The Porsche 919 of reigning champions Mark Webber, Brendon Hartley and Timo Bernhard scored its third FIA World Endurance Championship victory on the trot in the 6 Hours of COTA – a race Audi will feel it should have won.
Audi dominated the opening stages, although Webber (who started on used tyres) briefly split them on the first lap. It converted a 1-2 front row lock out to a convincing race performance in the daylight hours, but Audi’s chances completely unravelled after sunset.
The duel between Audi and Porsche turned on its head with two hours remaining, as a collision between the #44 Manor Oreca LMP2 and #66 Ford GT in the Esses produced a perfectly-timed full-course yellow for the #1 Porsche.
The #7 Audi of Andre Lotterer, Marcel Fassler and Benoit Treluyer – which had previously held a lead of almost a minute – had already made its pitstop before the yellow. The #1 Porsche thus gained a ‘free’ stop under the caution, and leapfrogged into an unlikely lead of 18s.
As the #7 attempted to fight back, Treluyer clipped the #66 Ford GT of Olivier Pla in the fast right-hander at Turn 18 – the very same car that had cost him the lead in the first place.
“The Ford pushed me out, I’m stuck in the gravel,” Treluyer complained. Pla argued: “There was nothing I could do to avoid that.”
The #8 sister Audi had earlier been leading convincingly, but an electrical failure exiting Turn 1 stranded Loic Duval for about 50s while he recycled the system.
The car fell back behind the strongest Toyota – the #6 of Kamui Kobayashi, Mike Conway and Stephane Sarrazin – and the #8 required two pitstops under full-course yellow when the driver’s door wouldn’t close properly.
A charging penultimate stint from Lucas di Grassi put the #8 Audi back in contention for second, and took the place from the Toyota in the final pitstops. But he was 20s behind the #1 Porsche, which stroked home in Bernhard’s hands to a third successive win.
The points-leading #2 Porsche finished a lacklustre fourth, by its lofty standards, delayed when Neel Jani suffered a puncture.
The #5 Toyota was a distant fifth, Sebastian Buemi suffering a left-rear puncture plus a wastegate issue that hampered its power output. It was also given a 5s pitstop penalty for overtaking using track limits.
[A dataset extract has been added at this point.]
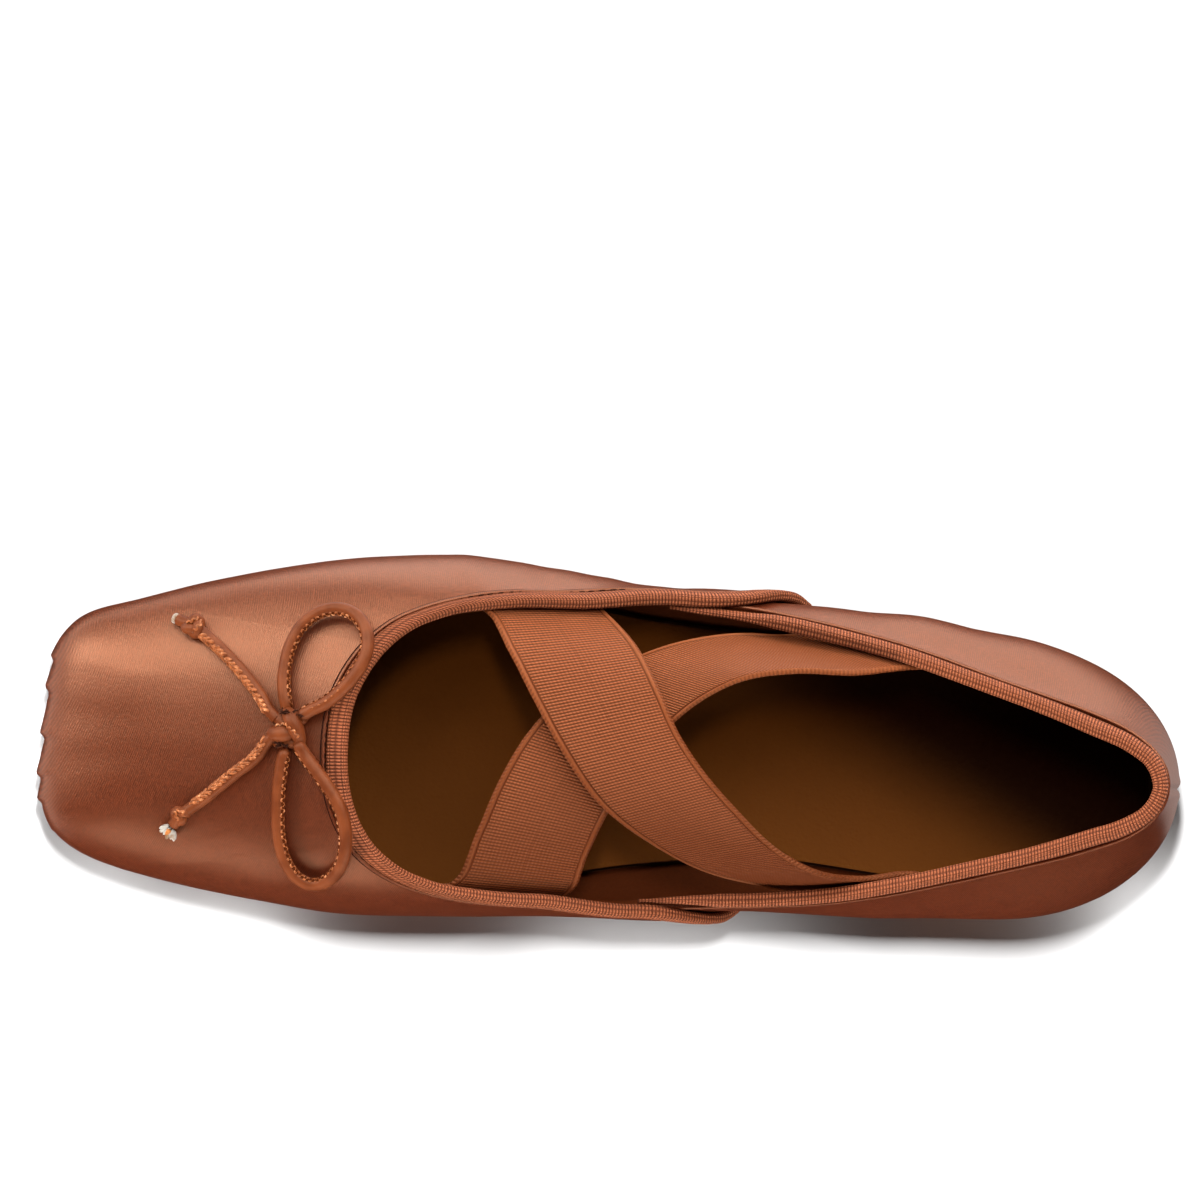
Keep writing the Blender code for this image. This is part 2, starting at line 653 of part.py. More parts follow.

The #8 Audi trailed home sixth after a long delay for repairs following Treluyer’s shunt.
Rebellion won the non-hybrid LMP1 class, ahead of the ByKolles CLM.
Class wins for Signatech and Aston Martins
The LMP2 class was the preserve of the points-leading #36 Signatech Alpine of Nicolas Lapierre/Gustavo Menezes and Stephane Richelmi.
The main battle here was for second between the #43 RGR Sport by Morand Ligier and #26 G-Drive Oreca. The latter had to start from the back of the grid, but charging stints by Alex Brundle and Rene Rast took the fight to the Mexico City-winning car but just fell short.
In GTE Pro, the #95 Aston Martin of Marco Sorensen and Nicki Thiim dominated from start to finish, ahead of the AF Corse Ferraris of Gianmaria Bruni/James Calado and Davide Rigon/Sam Bird.
Sorensen revealed he lost radio contact with the pits in the penultimate stint, and only knew when to pit when the fuel alarm went off.
It was a similar story of Aston domination in GTE Am, as although it lost the lead on the opening lap and dropped to fourth, the #98 Vantage V8 of Paul Dalla Lana, Pedro Lamy and Mathias Lauda would not be denied victory – despite a late spin for Dalla Lana at Turn 8.
“It’s tough out there – you’re tired and it’s dark,” he explained.